> [Work to be completed]: Your task is to quote, unchanged, only the lines from the one with "upper_shell();" through the one with "obj.parent = None", both ends included.

> [Collected material]:
- - - -

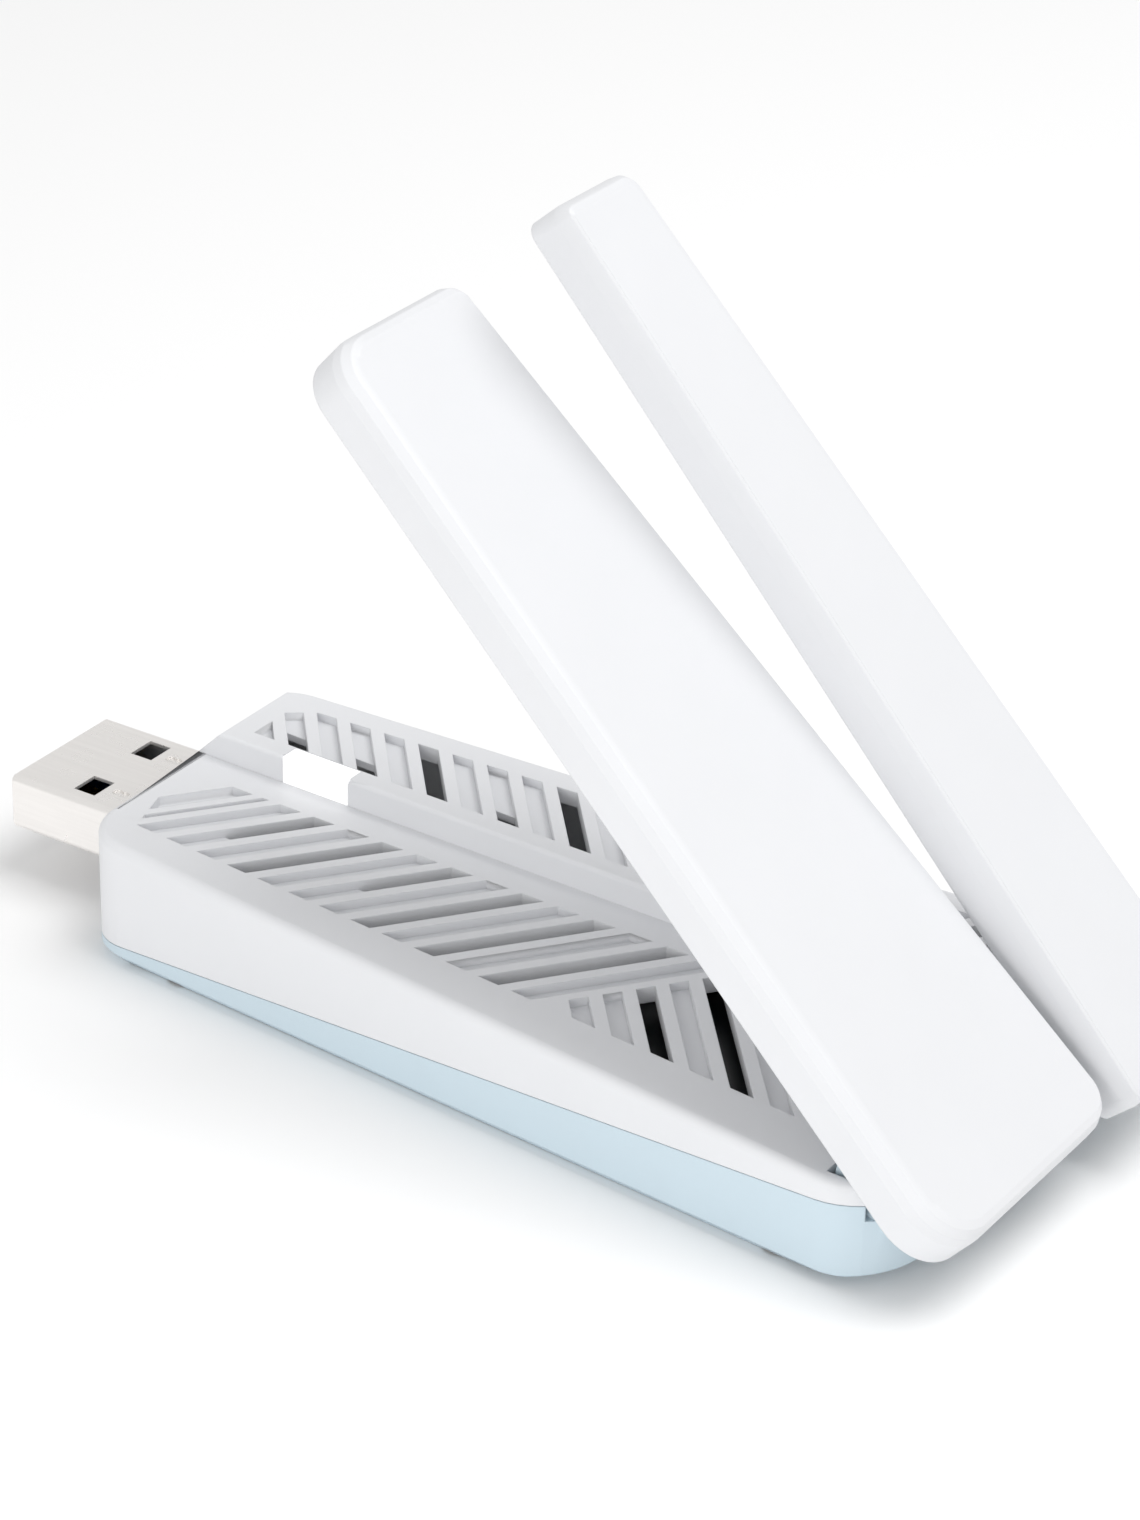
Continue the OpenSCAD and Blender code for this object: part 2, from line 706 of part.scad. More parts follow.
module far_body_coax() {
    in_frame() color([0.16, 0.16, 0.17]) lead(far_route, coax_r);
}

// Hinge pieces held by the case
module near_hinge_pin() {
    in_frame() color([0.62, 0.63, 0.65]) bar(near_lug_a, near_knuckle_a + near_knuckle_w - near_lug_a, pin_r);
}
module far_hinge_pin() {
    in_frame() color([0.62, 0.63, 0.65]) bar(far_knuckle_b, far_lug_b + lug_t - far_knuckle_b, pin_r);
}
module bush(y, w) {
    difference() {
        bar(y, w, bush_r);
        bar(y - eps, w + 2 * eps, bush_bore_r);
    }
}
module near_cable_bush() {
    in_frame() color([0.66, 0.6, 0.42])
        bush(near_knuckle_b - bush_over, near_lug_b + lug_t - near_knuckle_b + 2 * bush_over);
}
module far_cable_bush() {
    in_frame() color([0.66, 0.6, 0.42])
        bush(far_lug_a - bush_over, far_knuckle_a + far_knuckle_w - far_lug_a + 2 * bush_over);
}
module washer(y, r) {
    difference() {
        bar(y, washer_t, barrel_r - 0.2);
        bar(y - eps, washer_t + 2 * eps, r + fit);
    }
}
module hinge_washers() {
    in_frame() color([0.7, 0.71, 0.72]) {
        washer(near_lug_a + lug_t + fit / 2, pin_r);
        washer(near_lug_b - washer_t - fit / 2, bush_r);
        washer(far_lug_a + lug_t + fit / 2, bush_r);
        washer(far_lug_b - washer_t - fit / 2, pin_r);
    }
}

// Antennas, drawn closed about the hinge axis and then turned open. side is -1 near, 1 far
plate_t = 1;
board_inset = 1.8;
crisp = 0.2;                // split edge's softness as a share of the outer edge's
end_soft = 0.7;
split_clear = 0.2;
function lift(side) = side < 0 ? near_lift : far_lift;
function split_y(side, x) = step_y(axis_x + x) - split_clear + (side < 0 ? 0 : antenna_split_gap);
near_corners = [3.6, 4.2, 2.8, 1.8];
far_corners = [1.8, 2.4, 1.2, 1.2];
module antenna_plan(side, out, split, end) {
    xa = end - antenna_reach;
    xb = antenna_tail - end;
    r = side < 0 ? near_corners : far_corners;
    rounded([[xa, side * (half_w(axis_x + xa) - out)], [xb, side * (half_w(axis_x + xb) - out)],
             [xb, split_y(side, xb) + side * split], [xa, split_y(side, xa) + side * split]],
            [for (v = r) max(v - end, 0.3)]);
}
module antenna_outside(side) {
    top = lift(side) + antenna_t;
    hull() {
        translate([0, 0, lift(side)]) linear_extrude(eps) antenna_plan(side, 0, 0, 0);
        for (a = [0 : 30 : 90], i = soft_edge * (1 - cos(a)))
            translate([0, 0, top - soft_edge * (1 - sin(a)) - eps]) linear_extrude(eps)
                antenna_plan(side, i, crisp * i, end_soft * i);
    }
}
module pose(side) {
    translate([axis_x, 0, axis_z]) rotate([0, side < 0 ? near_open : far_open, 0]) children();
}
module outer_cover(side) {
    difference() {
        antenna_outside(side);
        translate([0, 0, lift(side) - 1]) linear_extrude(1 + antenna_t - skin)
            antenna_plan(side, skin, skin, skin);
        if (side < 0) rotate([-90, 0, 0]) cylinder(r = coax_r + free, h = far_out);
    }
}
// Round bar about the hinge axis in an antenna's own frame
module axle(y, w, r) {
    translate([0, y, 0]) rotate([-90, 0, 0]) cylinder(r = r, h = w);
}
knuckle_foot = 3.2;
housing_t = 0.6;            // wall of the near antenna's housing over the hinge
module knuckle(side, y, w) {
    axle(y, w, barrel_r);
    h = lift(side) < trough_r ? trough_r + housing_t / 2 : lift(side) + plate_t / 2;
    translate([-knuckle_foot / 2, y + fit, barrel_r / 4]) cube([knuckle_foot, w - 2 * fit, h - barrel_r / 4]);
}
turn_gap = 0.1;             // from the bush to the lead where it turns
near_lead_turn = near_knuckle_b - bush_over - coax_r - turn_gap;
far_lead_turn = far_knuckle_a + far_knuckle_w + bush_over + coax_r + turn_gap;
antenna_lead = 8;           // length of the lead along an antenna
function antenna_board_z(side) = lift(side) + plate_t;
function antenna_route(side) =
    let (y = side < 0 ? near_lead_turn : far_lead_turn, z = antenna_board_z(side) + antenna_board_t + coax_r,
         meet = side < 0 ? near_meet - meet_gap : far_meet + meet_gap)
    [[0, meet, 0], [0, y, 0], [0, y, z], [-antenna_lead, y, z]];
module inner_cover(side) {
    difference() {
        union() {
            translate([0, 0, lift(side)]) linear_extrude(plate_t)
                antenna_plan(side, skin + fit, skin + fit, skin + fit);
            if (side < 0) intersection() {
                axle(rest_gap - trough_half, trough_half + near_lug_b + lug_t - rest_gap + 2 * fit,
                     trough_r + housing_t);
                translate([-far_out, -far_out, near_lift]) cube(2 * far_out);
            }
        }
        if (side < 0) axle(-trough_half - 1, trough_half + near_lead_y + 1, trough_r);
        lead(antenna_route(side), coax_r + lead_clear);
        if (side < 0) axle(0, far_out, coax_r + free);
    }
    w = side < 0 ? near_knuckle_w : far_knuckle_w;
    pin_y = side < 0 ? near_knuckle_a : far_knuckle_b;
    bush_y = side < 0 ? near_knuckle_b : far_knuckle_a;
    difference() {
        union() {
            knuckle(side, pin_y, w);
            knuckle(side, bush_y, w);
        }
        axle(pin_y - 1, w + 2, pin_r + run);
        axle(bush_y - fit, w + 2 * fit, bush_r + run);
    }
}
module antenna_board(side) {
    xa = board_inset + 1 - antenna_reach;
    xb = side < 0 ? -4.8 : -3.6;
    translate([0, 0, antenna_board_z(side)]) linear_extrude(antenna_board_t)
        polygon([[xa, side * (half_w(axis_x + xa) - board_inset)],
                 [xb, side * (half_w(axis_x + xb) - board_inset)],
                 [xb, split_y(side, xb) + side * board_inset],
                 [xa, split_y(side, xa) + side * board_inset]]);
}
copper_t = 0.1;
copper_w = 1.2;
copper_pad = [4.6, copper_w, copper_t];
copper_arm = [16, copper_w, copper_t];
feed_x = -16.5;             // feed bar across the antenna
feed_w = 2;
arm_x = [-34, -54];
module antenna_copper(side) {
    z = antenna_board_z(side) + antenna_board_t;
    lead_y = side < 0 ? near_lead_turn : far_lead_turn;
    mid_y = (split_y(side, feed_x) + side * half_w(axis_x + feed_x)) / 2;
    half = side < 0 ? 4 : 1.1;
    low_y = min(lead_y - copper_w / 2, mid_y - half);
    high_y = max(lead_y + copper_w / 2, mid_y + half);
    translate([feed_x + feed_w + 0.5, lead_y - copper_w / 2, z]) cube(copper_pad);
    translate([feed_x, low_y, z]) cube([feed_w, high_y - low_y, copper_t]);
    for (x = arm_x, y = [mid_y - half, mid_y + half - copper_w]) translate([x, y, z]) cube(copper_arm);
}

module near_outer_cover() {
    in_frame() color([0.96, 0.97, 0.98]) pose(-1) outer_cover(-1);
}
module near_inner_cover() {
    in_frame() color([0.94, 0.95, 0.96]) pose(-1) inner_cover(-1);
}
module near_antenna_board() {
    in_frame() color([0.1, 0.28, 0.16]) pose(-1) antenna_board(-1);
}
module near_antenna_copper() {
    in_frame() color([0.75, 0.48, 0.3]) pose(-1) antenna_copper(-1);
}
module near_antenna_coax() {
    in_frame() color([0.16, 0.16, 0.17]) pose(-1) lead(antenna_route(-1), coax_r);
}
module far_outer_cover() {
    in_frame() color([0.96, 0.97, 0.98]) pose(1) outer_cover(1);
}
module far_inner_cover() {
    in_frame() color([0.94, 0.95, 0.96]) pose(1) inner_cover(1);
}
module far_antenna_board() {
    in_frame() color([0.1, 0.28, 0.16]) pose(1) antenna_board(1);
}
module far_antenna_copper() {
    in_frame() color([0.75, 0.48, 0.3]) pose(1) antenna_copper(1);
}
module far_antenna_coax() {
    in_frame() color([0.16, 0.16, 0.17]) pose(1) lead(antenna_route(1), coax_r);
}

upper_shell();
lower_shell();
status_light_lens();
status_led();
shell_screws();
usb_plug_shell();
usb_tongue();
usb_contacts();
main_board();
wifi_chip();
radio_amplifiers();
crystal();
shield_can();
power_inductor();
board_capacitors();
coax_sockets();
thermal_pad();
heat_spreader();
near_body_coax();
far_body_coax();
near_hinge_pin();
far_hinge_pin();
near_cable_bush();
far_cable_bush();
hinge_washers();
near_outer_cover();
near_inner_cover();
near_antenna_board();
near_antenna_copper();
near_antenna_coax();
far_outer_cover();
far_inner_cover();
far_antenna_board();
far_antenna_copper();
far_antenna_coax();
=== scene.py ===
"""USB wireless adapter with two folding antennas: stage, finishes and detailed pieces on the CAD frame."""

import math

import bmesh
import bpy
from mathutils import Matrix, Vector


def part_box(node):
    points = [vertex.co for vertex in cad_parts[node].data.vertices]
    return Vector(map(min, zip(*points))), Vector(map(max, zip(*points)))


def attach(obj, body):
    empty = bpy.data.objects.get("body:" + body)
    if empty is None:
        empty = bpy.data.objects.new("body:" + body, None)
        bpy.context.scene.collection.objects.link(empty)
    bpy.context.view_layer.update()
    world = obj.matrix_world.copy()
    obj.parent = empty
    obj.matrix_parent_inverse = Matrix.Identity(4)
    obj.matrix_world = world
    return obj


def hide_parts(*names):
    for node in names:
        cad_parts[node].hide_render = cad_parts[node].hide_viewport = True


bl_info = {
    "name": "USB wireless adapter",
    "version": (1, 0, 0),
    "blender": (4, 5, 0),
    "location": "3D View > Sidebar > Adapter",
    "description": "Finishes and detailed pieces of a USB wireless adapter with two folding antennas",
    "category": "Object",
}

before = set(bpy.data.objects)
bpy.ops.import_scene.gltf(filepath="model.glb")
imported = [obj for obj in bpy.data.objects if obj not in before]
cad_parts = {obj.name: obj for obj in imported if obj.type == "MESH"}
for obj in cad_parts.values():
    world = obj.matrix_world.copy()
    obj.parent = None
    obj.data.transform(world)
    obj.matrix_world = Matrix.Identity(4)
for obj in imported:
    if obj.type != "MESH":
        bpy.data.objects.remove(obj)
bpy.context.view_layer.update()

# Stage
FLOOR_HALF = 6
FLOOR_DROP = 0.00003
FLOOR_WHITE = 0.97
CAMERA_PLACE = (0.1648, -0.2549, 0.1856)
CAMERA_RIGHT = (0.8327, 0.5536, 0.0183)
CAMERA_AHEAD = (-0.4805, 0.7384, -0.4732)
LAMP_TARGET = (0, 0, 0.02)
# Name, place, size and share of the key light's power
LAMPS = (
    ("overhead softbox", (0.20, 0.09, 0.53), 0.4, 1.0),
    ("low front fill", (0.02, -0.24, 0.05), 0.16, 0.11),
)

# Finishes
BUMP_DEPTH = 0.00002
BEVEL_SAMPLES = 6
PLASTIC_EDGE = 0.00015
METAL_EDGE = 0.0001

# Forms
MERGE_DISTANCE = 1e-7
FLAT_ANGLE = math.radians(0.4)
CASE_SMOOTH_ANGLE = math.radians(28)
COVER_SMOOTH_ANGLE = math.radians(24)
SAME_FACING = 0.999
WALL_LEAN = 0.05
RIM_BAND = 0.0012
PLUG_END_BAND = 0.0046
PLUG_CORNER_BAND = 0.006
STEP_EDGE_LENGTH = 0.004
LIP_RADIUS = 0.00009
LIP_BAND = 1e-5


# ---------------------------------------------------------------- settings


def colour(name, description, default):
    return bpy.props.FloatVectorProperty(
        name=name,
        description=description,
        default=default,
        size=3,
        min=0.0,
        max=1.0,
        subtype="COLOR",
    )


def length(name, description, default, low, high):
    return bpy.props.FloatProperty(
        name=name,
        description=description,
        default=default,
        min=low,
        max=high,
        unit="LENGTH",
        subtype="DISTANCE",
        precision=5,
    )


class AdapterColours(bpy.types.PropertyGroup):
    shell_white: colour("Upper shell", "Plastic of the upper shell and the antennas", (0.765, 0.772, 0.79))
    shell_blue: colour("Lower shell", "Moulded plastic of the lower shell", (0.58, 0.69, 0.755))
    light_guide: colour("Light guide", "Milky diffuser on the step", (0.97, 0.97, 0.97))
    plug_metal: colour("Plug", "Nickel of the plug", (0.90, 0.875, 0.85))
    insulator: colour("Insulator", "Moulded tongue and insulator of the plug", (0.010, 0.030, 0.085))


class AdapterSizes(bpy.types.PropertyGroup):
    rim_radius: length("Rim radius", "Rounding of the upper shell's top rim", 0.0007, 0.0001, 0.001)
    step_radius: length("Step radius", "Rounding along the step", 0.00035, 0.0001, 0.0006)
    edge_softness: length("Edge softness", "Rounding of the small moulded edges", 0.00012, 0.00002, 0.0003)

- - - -

> [Response]:
upper_shell();
lower_shell();
status_light_lens();
status_led();
shell_screws();
usb_plug_shell();
usb_tongue();
usb_contacts();
main_board();
wifi_chip();
radio_amplifiers();
crystal();
shield_can();
power_inductor();
board_capacitors();
coax_sockets();
thermal_pad();
heat_spreader();
near_body_coax();
far_body_coax();
near_hinge_pin();
far_hinge_pin();
near_cable_bush();
far_cable_bush();
hinge_washers();
near_outer_cover();
near_inner_cover();
near_antenna_board();
near_antenna_copper();
near_antenna_coax();
far_outer_cover();
far_inner_cover();
far_antenna_board();
far_antenna_copper();
far_antenna_coax();
=== scene.py ===
"""USB wireless adapter with two folding antennas: stage, finishes and detailed pieces on the CAD frame."""

import math

import bmesh
import bpy
from mathutils import Matrix, Vector


def part_box(node):
    points = [vertex.co for vertex in cad_parts[node].data.vertices]
    return Vector(map(min, zip(*points))), Vector(map(max, zip(*points)))


def attach(obj, body):
    empty = bpy.data.objects.get("body:" + body)
    if empty is None:
        empty = bpy.data.objects.new("body:" + body, None)
        bpy.context.scene.collection.objects.link(empty)
    bpy.context.view_layer.update()
    world = obj.matrix_world.copy()
    obj.parent = empty
    obj.matrix_parent_inverse = Matrix.Identity(4)
    obj.matrix_world = world
    return obj


def hide_parts(*names):
    for node in names:
        cad_parts[node].hide_render = cad_parts[node].hide_viewport = True


bl_info = {
    "name": "USB wireless adapter",
    "version": (1, 0, 0),
    "blender": (4, 5, 0),
    "location": "3D View > Sidebar > Adapter",
    "description": "Finishes and detailed pieces of a USB wireless adapter with two folding antennas",
    "category": "Object",
}

before = set(bpy.data.objects)
bpy.ops.import_scene.gltf(filepath="model.glb")
imported = [obj for obj in bpy.data.objects if obj not in before]
cad_parts = {obj.name: obj for obj in imported if obj.type == "MESH"}
for obj in cad_parts.values():
    world = obj.matrix_world.copy()
    obj.parent = None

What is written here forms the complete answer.